**JSON records of objects:**
+--

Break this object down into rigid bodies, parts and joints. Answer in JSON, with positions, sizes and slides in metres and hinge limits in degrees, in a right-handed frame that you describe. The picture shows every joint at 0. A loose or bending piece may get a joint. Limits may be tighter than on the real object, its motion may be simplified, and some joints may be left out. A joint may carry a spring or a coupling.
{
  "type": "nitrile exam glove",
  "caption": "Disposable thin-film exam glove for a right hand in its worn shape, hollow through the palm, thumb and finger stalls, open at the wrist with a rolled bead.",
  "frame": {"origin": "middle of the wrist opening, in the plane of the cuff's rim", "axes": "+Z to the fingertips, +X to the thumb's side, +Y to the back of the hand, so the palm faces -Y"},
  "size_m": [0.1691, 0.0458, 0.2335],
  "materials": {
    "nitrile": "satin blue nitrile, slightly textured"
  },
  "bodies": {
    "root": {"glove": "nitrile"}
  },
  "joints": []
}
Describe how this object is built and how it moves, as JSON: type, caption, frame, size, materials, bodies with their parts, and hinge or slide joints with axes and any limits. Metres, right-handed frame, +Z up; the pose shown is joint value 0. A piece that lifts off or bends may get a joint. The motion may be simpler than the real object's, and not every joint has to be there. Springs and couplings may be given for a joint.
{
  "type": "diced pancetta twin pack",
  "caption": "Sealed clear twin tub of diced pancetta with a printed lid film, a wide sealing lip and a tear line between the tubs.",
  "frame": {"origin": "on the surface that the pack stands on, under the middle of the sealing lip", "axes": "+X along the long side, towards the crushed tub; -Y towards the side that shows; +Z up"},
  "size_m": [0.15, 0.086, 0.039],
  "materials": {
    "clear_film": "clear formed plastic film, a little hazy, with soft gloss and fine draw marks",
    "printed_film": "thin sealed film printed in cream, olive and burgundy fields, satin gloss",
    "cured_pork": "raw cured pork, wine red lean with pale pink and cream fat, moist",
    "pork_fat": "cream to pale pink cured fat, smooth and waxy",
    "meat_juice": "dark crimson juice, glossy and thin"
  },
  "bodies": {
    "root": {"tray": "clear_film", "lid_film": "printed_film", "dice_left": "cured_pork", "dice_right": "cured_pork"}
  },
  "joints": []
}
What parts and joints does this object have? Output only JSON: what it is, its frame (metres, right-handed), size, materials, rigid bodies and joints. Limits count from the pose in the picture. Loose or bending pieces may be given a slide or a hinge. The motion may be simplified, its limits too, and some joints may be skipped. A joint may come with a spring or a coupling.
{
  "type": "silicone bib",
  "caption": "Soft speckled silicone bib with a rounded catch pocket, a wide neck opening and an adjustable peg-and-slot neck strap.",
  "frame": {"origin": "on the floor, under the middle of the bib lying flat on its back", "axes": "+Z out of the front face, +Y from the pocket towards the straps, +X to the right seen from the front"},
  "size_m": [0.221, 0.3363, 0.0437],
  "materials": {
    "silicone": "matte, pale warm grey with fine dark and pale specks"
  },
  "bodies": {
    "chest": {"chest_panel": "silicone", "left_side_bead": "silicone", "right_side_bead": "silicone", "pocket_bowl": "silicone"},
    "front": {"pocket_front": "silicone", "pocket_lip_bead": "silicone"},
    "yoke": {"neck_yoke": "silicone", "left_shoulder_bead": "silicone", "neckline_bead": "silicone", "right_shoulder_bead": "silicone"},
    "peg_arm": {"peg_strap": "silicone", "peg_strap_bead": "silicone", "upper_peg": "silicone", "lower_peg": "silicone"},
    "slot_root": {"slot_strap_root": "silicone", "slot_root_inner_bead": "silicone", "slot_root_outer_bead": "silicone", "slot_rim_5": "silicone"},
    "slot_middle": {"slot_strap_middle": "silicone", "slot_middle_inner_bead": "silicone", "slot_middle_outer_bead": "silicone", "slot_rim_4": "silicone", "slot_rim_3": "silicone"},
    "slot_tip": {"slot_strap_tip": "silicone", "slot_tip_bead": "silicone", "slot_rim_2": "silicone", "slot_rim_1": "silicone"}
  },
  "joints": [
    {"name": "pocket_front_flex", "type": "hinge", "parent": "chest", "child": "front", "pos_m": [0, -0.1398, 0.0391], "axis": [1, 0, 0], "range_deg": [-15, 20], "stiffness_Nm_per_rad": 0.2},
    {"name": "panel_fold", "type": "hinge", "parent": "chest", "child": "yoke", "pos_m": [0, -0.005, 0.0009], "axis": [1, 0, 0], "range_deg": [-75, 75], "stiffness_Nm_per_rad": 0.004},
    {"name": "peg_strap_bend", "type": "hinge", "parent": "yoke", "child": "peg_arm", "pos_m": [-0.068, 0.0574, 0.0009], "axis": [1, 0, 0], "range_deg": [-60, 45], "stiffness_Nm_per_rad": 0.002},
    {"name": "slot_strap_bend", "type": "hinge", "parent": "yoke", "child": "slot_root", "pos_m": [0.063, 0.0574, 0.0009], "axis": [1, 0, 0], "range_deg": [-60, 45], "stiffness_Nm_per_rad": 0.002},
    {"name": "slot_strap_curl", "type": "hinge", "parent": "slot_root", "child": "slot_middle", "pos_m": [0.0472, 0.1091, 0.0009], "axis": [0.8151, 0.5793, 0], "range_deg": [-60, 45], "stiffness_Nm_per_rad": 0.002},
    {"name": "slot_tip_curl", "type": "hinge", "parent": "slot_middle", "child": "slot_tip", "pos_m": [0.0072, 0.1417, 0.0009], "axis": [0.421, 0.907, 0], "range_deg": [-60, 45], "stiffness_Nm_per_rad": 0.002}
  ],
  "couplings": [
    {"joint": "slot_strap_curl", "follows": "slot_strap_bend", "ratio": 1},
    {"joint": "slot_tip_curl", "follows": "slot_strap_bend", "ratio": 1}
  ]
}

+--

**Request:** Your task is to print all of the records exactly.

**Reply:**
Break this object down into rigid bodies, parts and joints. Answer in JSON, with positions, sizes and slides in metres and hinge limits in degrees, in a right-handed frame that you describe. The picture shows every joint at 0. A loose or bending piece may get a joint. Limits may be tighter than on the real object, its motion may be simplified, and some joints may be left out. A joint may carry a spring or a coupling.
{
  "type": "nitrile exam glove",
  "caption": "Disposable thin-film exam glove for a right hand in its worn shape, hollow through the palm, thumb and finger stalls, open at the wrist with a rolled bead.",
  "frame": {"origin": "middle of the wrist opening, in the plane of the cuff's rim", "axes": "+Z to the fingertips, +X to the thumb's side, +Y to the back of the hand, so the palm faces -Y"},
  "size_m": [0.1691, 0.0458, 0.2335],
  "materials": {
    "nitrile": "satin blue nitrile, slightly textured"
  },
  "bodies": {
    "root": {"glove": "nitrile"}
  },
  "joints": []
}
Describe how this object is built and how it moves, as JSON: type, caption, frame, size, materials, bodies with their parts, and hinge or slide joints with axes and any limits. Metres, right-handed frame, +Z up; the pose shown is joint value 0. A piece that lifts off or bends may get a joint. The motion may be simpler than the real object's, and not every joint has to be there. Springs and couplings may be given for a joint.
{
  "type": "diced pancetta twin pack",
  "caption": "Sealed clear twin tub of diced pancetta with a printed lid film, a wide sealing lip and a tear line between the tubs.",
  "frame": {"origin": "on the surface that the pack stands on, under the middle of the sealing lip", "axes": "+X along the long side, towards the crushed tub; -Y towards the side that shows; +Z up"},
  "size_m": [0.15, 0.086, 0.039],
  "materials": {
    "clear_film": "clear formed plastic film, a little hazy, with soft gloss and fine draw marks",
    "printed_film": "thin sealed film printed in cream, olive and burgundy fields, satin gloss",
    "cured_pork": "raw cured pork, wine red lean with pale pink and cream fat, moist",
    "pork_fat": "cream to pale pink cured fat, smooth and waxy",
    "meat_juice": "dark crimson juice, glossy and thin"
  },
  "bodies": {
    "root": {"tray": "clear_film", "lid_film": "printed_film", "dice_left": "cured_pork", "dice_right": "cured_pork"}
  },
  "joints": []
}
What parts and joints does this object have? Output only JSON: what it is, its frame (metres, right-handed), size, materials, rigid bodies and joints. Limits count from the pose in the picture. Loose or bending pieces may be given a slide or a hinge. The motion may be simplified, its limits too, and some joints may be skipped. A joint may come with a spring or a coupling.
{
  "type": "silicone bib",
  "caption": "Soft speckled silicone bib with a rounded catch pocket, a wide neck opening and an adjustable peg-and-slot neck strap.",
  "frame": {"origin": "on the floor, under the middle of the bib lying flat on its back", "axes": "+Z out of the front face, +Y from the pocket towards the straps, +X to the right seen from the front"},
  "size_m": [0.221, 0.3363, 0.0437],
  "materials": {
    "silicone": "matte, pale warm grey with fine dark and pale specks"
  },
  "bodies": {
    "chest": {"chest_panel": "silicone", "left_side_bead": "silicone", "right_side_bead": "silicone", "pocket_bowl": "silicone"},
    "front": {"pocket_front": "silicone", "pocket_lip_bead": "silicone"},
    "yoke": {"neck_yoke": "silicone", "left_shoulder_bead": "silicone", "neckline_bead": "silicone", "right_shoulder_bead": "silicone"},
    "peg_arm": {"peg_strap": "silicone", "peg_strap_bead": "silicone", "upper_peg": "silicone", "lower_peg": "silicone"},
    "slot_root": {"slot_strap_root": "silicone", "slot_root_inner_bead": "silicone", "slot_root_outer_bead": "silicone", "slot_rim_5": "silicone"},
    "slot_middle": {"slot_strap_middle": "silicone", "slot_middle_inner_bead": "silicone", "slot_middle_outer_bead": "silicone", "slot_rim_4": "silicone", "slot_rim_3": "silicone"},
    "slot_tip": {"slot_strap_tip": "silicone", "slot_tip_bead": "silicone", "slot_rim_2": "silicone", "slot_rim_1": "silicone"}
  },
  "joints": [
    {"name": "pocket_front_flex", "type": "hinge", "parent": "chest", "child": "front", "pos_m": [0, -0.1398, 0.0391], "axis": [1, 0, 0], "range_deg": [-15, 20], "stiffness_Nm_per_rad": 0.2},
    {"name": "panel_fold", "type": "hinge", "parent": "chest", "child": "yoke", "pos_m": [0, -0.005, 0.0009], "axis": [1, 0, 0], "range_deg": [-75, 75], "stiffness_Nm_per_rad": 0.004},
    {"name": "peg_strap_bend", "type": "hinge", "parent": "yoke", "child": "peg_arm", "pos_m": [-0.068, 0.0574, 0.0009], "axis": [1, 0, 0], "range_deg": [-60, 45], "stiffness_Nm_per_rad": 0.002},
    {"name": "slot_strap_bend", "type": "hinge", "parent": "yoke", "child": "slot_root", "pos_m": [0.063, 0.0574, 0.0009], "axis": [1, 0, 0], "range_deg": [-60, 45], "stiffness_Nm_per_rad": 0.002},
    {"name": "slot_strap_curl", "type": "hinge", "parent": "slot_root", "child": "slot_middle", "pos_m": [0.0472, 0.1091, 0.0009], "axis": [0.8151, 0.5793, 0], "range_deg": [-60, 45], "stiffness_Nm_per_rad": 0.002},
    {"name": "slot_tip_curl", "type": "hinge", "parent": "slot_middle", "child": "slot_tip", "pos_m": [0.0072, 0.1417, 0.0009], "axis": [0.421, 0.907, 0], "range_deg": [-60, 45], "stiffness_Nm_per_rad": 0.002}
  ],
  "couplings": [
    {"joint": "slot_strap_curl", "follows": "slot_strap_bend", "ratio": 1},
    {"joint": "slot_tip_curl", "follows": "slot_strap_bend", "ratio": 1}
  ]
}